With plenty of meat and seafood, lots of spices and seasonings, and soft, nicely textured tofu, it’s one chunky stew that the whole family will appreciate.
Feel free to add a dash or two of ginger if you enjoy a bit of spiciness to your food.
I enjoy this lovely orange stew because it’s easy to make, especially if you opt for the Instant Pot method, and it’s surprisingly filling.
However, the odd texture turns some people off; it’s creamy and delicious, but some people find it a bit grainy.
If you notice that happening, try pureeing your soybeans a little longer.
You can also add more water. Just be cautious if you go that route, as adding too much can make the stew too thin.
I like anything that I can make in half an hour in one pot, so this Korean gochujang soup is a frequent dinner at my house.
It’s also a great one to break out when you have company coming over. First of all, it tastes fantastic.
But even better, since it’s naturally vegan-friendly, low-calorie, relatively low-carb, and gluten-free, you can cover a wide range of dietary needs without having to alter your meal drastically.
Slightly spicy and overflowing with bold umami flavor, Korean crab stew is always a hit. It features crab, shrimp, dried anchovies, and other ingredients.
You’ll flavor it with Korean spices and pastes and fill it with a ton of veggies and herbs.
It’s unbelievably filling, and it smells as amazing as it tastes, assuming you enjoy seafood, of course.
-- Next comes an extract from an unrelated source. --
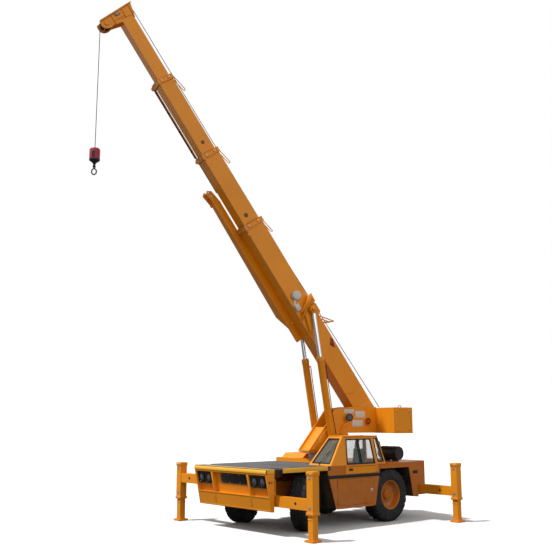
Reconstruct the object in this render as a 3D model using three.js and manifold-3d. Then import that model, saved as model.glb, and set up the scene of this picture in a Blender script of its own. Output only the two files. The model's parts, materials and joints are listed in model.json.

You can even vary the recipe to work in your favorite seafood and veggies. It’s one of those dishes that’s easy to make and hard to mess up, so go wild!
If you like seafood stew but are looking for something a bit milder, you’ll probably prefer daegu tang, or mild codfish stew.
It features codfish and clams (or shrimp) and many of the same veggies as the crab stew above.
However, its flavor isn’t as bold and “in your face” as the crab stew.
It’s a light, refreshing stew and makes an excellent appetizer for a larger meal. Serve it with a salad or some noodles for a complete stand-alone meal.